Hydroxychloroquine — which has anti-inflammatory and antiviral properties — inhibited the coronavirus in laboratory experiments, but has not been proven effective in humans, particularly in placebo-controlled, randomised clinical trials considered the gold standard for data. The debate has become highly politicised, and many scientists have voiced concern.
Open letter
Nearly 150 doctors signed an open letter to The Lancet last week calling the article’s conclusions into question and asking to make public the peer review comments that preceded publication.

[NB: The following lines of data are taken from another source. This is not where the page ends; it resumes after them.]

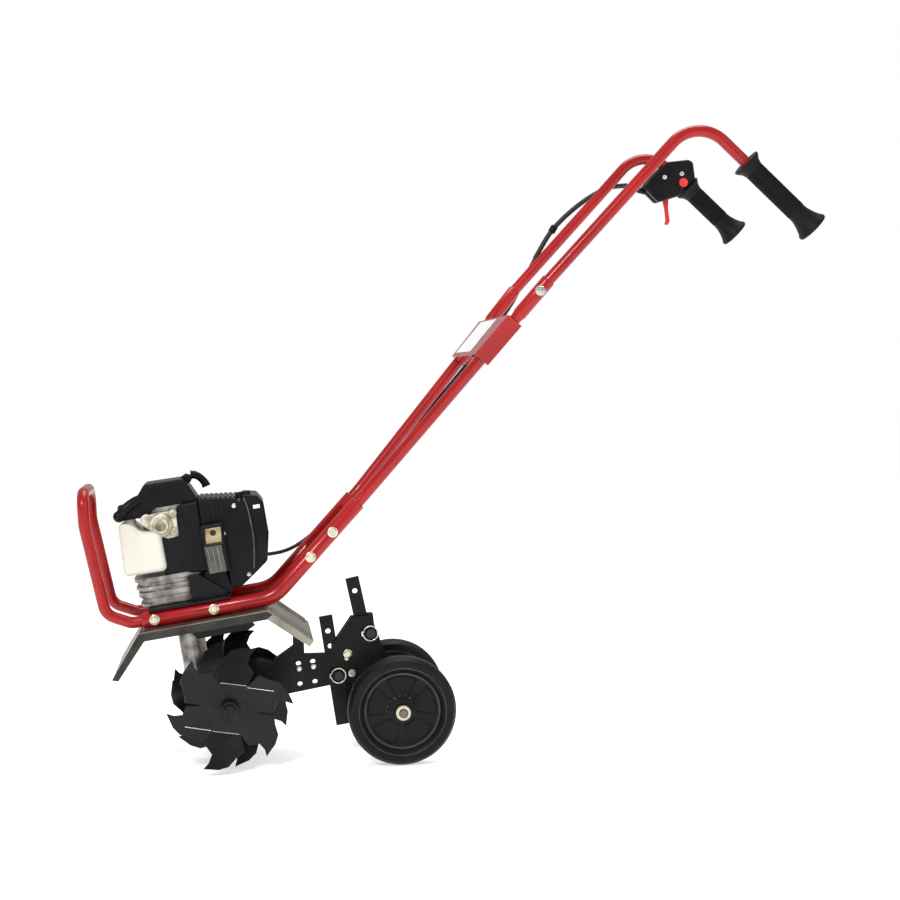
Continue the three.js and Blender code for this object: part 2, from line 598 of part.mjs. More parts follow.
function addFuelTank() {
  const top = [[-88, 75], [-84, 163], [-51, 152], [-51, 137.5]];
  const lobe = side([...top, [-18, 137.5], [-17, 73.5]], -68, -42);
  const main = side([...top, [-29, 137.5], [-29, 73.5]], -43, 50);
  const [u, y] = FILLER_AT;
  const neck = turnedZ(disc(10.5, 140, 178), 12).translate(u, y, 0);
  add(deck, 'fuel_tank', join(lobe, main, neck), WHITE());
  const cap = turnedZ([[0, 179], [11.2, 179], [11.2, 164.5], [16, 164.5], [16, 186], [13, 190], [0, 190]], 16);
  add(deck, 'fuel_cap', cap.translate(u, y, 0), BLACK_PLASTIC());
}

function addStarter() {
  const profile = [[0, 208], [38, 208], [46.5, 196], [46.5, 178], [50, 178], [50, 198], [40, 213], [31, 218],
    [0, 218]];
  add(deck, 'starter_housing', turnedZ(profile, 16), BLACK_PLASTIC());
  const bar = turnedY(disc(6.5, -21, 21), 14).translate(62, 0, 213);
  const stem = new THREE.CylinderGeometry(4, 4, 13, 12).rotateZ(-degrees(50)).translate(57, 0, 209);
  add(deck, 'starter_grip', join(bar, stem), BLACK_PLASTIC());
}

function addCarburettor() {
  add(deck, 'carburettor', box(58, 92, 57, 82, 78, 118), CAST());
  add(deck, 'air_cleaner_cover', box(52, 104, 82.5, 112, 66, 132), BLACK_PLASTIC());
  const lever = join(box(-3, 26, 0, 3, -3, 3), turnedY(disc(6, 0, 3), 14));
  add(deck, 'choke_lever', lever.translate(78, 113, 124), RED());
}

// ---------------------------------------------------------------- grips and throttle

const TRIGGER_PIVOT = [1037, 966];
const BUTTON_AT = [1066, 986];
const HOUSING_HALF = 19;

// A hand grip over the end of a handlebar: a round guard, a waisted body and a flared end with a floor.
function gripBody(length) {
  const profile = [[0, length - 8], [GRIP_BORE_R, length - 8], [GRIP_BORE_R, 0], [24.5, 0], [24.5, 6], [16, 10],
    [15.5, length - 43], [18, length - 21], [27.5, length - 6], [27.5, length], [0, length]];
  return along(turnedZ(profile, 24), at(GRIP_START, HANDLE_TOP_Y), GRIP_AXIS);
}

function addGrips() {
  add(machine, 'grip_left', mirrorY(gripBody(GRIP_LENGTH)), RUBBER());
  const y = HANDLE_TOP_Y;
  const shell = [[1037, 1024], [1077, 1028], [1086, 1024], [1090, 992], [1064, 964], [1020, 951],
    [1000, 971], [993, 978], [1012, 1000]];
  const housing = side(shell, y - HOUSING_HALF, y + HOUSING_HALF);
  const tubeRoom = sweep(upperHandlePath(THROTTLE_GRIP_LENGTH), 10.2, 0, 24);
  const triggerRoom = side([[1022, 940], [1062, 940], [1054, 980], [1022, 980]], y - 4.5, y + 4.5);
  const buttonRoom = turnedY(disc(8.6, y - 25, y - 12.5), 16).translate(BUTTON_AT[0], 0, BUTTON_AT[1]);
  const body = join(housing, gripBody(THROTTLE_GRIP_LENGTH));
  add(machine, 'throttle_grip', cut(body, tubeRoom, triggerRoom, buttonRoom), BLACK_PLASTIC());

  const eye = side(circle(TRIGGER_PIVOT[0], TRIGGER_PIVOT[1], 6.5, 14), y - 3, y + 3);
  const blade = [[1031, 962], [1043, 962], [1042, 940], [1045, 918], [1041, 911], [1036, 912], [1038, 920],
    [1036, 940]];
  const lever = side(blade, y - 3, y + 3);
  add(machine, 'throttle_trigger', join(eye, lever), RED());
  const button = turnedY(disc(8, y - 24, y - 15.5), 16).translate(BUTTON_AT[0], 0, BUTTON_AT[1]);
  add(machine, 'stop_button', button, RED());
}

// The cable leaves the throttle housing's front, is clipped along the right handle and ends at the carburettor.
function addCable() {
  const points = [[990, 179, 974], [968, 184, 984], [930, 192, 979], [880, 196, 950], [830, 190, 905],
    [795, 184, 852], [770, 183, 806], [748, 172, 768], [702, 151, 709], [650, 134, 650], [560, 110, 548],
    [500, 98, 480], [450, 92, 432], [380, 88, 372], [330, 88, 342], [270, 84, 336], [247, 70, 345]];
  const curve = new THREE.CatmullRomCurve3(points.map(([x, y, z]) => new THREE.Vector3(x, y, z)));
  const section = outline(circle(0, 0, 3.2, 8));
  const cable = new THREE.ExtrudeGeometry(section, { steps: 40, extrudePath: curve, bevelEnabled: false });
  add(machine, 'throttle_cable', cable, RUBBER());
}

// ---------------------------------------------------------------- the whole machine

addFrame();
addBraces();
addShield();
addEngineMount();
addGearbox();
addWorm();
addWormWheel();
addTines();
addHitch();
addStakes();
addWheelBracket();
addWheels();
addClutchHousing();
addCrankcase();
addCrankTrain();
addCylinder();
addShroud();
addMuffler();
addFuelTank();
addStarter();
addCarburettor();
addGrips();
addCable();

const model = new THREE.Group();
model.add(machine);
const bounds = new THREE.Box3().setFromObject(machine);
machine.position.set(-(bounds.min.x + bounds.max.x) / 2, -(bounds.min.y + bounds.max.y) / 2, -bounds.min.z);
export default model;
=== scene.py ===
"""Looks of a petrol mini cultivator: painted tube frame, black engine, clawed tines and transport wheels."""

import json
import math

import bmesh
import bpy
from mathutils import Matrix, Vector


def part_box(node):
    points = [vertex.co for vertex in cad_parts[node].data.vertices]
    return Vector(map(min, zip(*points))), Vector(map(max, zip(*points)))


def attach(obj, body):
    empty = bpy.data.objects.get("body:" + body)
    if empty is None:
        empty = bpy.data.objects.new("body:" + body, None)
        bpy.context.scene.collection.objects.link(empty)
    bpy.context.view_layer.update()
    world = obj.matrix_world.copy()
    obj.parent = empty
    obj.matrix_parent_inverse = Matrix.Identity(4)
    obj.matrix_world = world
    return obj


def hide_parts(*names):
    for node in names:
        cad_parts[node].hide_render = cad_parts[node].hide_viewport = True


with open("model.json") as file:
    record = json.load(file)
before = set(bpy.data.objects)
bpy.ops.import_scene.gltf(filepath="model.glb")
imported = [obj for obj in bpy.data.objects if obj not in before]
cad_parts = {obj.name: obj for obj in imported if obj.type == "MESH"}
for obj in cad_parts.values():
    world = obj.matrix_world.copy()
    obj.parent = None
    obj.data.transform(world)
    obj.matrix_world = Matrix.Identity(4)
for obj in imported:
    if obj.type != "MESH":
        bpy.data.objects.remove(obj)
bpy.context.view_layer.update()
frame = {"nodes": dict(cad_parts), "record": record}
NODES = frame["nodes"]

# ---------------------------------------------------------------- places and sizes

MM = 0.001
TUBE_R = 9.5
FRAME_R = 12.7
NOSE_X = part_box("front_carry_handle")[0].x / MM + TUBE_R
DECK_TILT = math.radians(8.3)
DECK_AT = (161.1, 260)
HANDLE_Y = 178
FRAME_Y = 69
TINE_AXIS = (229.7, 106)
WHEEL_AXIS = (512.2, 90)
WHEEL_Y = 88
GRIP_TILT = math.radians(43.3)
GRIP_START = (1078.2, 979.8)
GRIP_LENGTH = {-1: 155, 1: 125}
SURROUND_LIGHT = 0.5
FLOOR_GLOW = 0.52
FLOOR_HALF = 14


def place(x, y, z):
    """A point given in millimetres behind the nose tube, to the right and up, in the row frame."""
    return Vector(((NOSE_X + x) * MM, y * MM, z * MM))


TO_ROW = Matrix.Translation(place(0, 0, 0)) @ Matrix.Scale(MM, 4)
DECK = TO_ROW @ Matrix.Translation((DECK_AT[0], 0, DECK_AT[1])) @ Matrix.Rotation(-DECK_TILT, 4, "Y")

# ---------------------------------------------------------------- camera, light and floor


def make_camera():
    camera = bpy.data.objects.new("camera", bpy.data.cameras.new("camera"))
    camera.data.lens = 65.96
    camera.data.sensor_width = 36
    camera.data.clip_end = 50
    look = Vector((0.12552, 0.99096, -0.04733))
    right = Vector((0.99186, -0.12637, -0.0155))
    up = right.cross(look)
    turn = Matrix((right, up, -look)).transposed().to_4x4()
    camera.matrix_world = Matrix.Translation((-0.3428, -2.787, 0.6483)) @ turn
    bpy.context.scene.collection.objects.link(camera)
    bpy.context.scene.camera = camera


def make_light(name, location, size, power, target=(0, 0, 0.4)):
    light = bpy.data.objects.new(name, bpy.data.lights.new(name, "AREA"))
    light.data.shape = "DISK"
    light.data.size = size
    light.data.energy = power
    light.location = location
    light.rotation_euler = (Vector(target) - Vector(location)).to_track_quat("-Z", "Y").to_euler()
    bpy.context.scene.collection.objects.link(light)


def make_world():
    """A white backdrop that lights the object more softly than it looks."""
    world = bpy.data.worlds.new("studio")
    world.use_nodes = True
    tree = world.node_tree
    surround = tree.nodes["Background"]
    surround.inputs["Color"].default_value = (1, 1, 1, 1)
    surround.inputs["Strength"].default_value = SURROUND_LIGHT
    backdrop = tree.nodes.new("ShaderNodeBackground")
    backdrop.inputs["Color"].default_value = (1, 1, 1, 1)
    choose = tree.nodes.new("ShaderNodeMixShader")
    tree.links.new(tree.nodes.new("ShaderNodeLightPath").outputs["Is Camera Ray"], choose.inputs[0])
    tree.links.new(surround.outputs[0], choose.inputs[1])
    tree.links.new(backdrop.outputs[0], choose.inputs[2])
    tree.links.new(choose.outputs[0], tree.nodes["World Output"].inputs["Surface"])
    bpy.context.scene.world = world


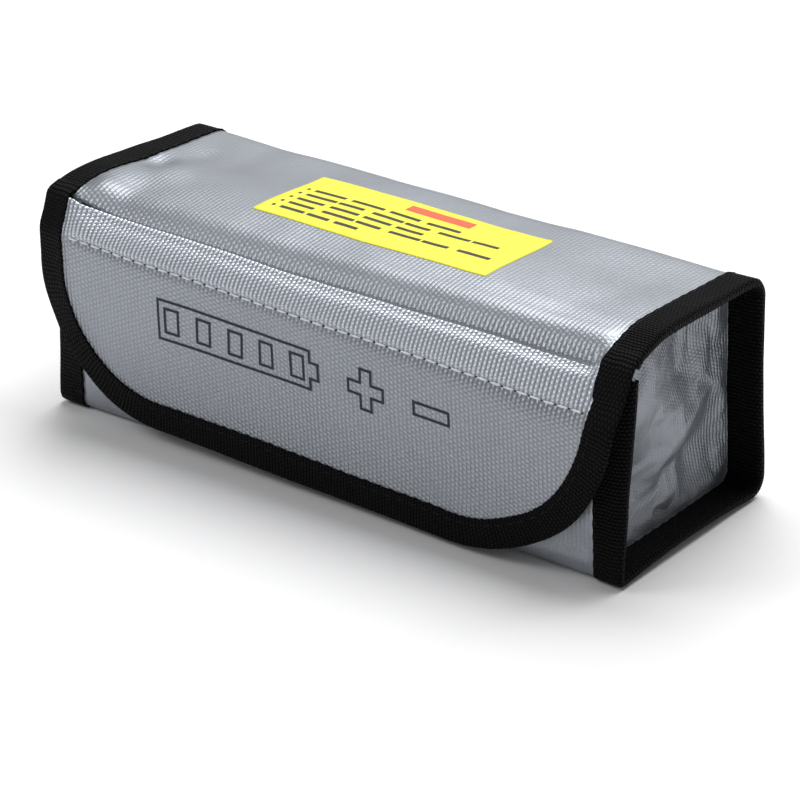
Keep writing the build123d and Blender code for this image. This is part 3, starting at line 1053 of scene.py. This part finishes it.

“This is not some sideshow or minor issue,” said Walid Gellad, a Professor at University of Pittsburgh’s medical school, who was not a signatory of the letter but has been critical of the study. “We’re in an unprecedented pandemic. We’ve organised these enormous clinical trials to figure out if something works. And this study stopped or paused a couple of those trials, and changed the narrative around a drug that no one knows if it works or not,” he said.
The study, using data provided by healthcare data analytics firm Surgisphere, was not a traditional clinical trial that would have compared hydroxychloroquine to a placebo or other medicine.
The Lancet’s editors said in a note that serious scientific questions about the study were brought to their attention and an independent audit of the data has already been commissioned.